Write out exactly the lines from the one containing "What three.js and" through the last line of the records below, including both.
— begin Provided entries —
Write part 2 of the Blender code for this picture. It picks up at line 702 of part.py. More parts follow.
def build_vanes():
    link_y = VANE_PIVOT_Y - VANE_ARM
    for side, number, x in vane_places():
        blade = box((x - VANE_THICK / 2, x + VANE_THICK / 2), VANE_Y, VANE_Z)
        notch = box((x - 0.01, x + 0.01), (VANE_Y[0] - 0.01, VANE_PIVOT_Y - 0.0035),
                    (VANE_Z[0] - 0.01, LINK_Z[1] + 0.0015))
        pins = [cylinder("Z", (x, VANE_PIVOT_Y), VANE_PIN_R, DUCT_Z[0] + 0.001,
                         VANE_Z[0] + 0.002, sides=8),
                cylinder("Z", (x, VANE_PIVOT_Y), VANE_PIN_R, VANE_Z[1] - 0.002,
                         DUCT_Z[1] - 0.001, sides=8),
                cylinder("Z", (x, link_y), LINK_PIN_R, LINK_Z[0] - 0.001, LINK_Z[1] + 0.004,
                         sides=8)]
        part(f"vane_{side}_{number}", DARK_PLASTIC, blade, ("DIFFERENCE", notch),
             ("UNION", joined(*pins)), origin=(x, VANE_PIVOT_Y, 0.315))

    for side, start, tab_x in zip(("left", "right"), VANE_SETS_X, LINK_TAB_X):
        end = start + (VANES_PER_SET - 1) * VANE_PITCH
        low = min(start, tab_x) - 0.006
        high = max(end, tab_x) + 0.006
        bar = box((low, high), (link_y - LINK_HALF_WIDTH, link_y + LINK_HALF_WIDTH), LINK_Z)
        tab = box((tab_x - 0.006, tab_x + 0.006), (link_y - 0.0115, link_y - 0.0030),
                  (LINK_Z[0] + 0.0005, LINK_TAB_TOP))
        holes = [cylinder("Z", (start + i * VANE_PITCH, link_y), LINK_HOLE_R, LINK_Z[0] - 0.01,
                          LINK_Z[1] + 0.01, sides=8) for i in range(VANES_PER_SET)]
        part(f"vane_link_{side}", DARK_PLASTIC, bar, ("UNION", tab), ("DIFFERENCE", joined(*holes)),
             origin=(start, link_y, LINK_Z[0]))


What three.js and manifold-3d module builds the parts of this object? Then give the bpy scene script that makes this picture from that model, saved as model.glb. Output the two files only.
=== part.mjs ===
— end Provided entries —
## Exercise result
What three.js and manifold-3d module builds the parts of this object? Then give the bpy scene script that makes this picture from that model, saved as model.glb. Output the two files only.
=== part.mjs ===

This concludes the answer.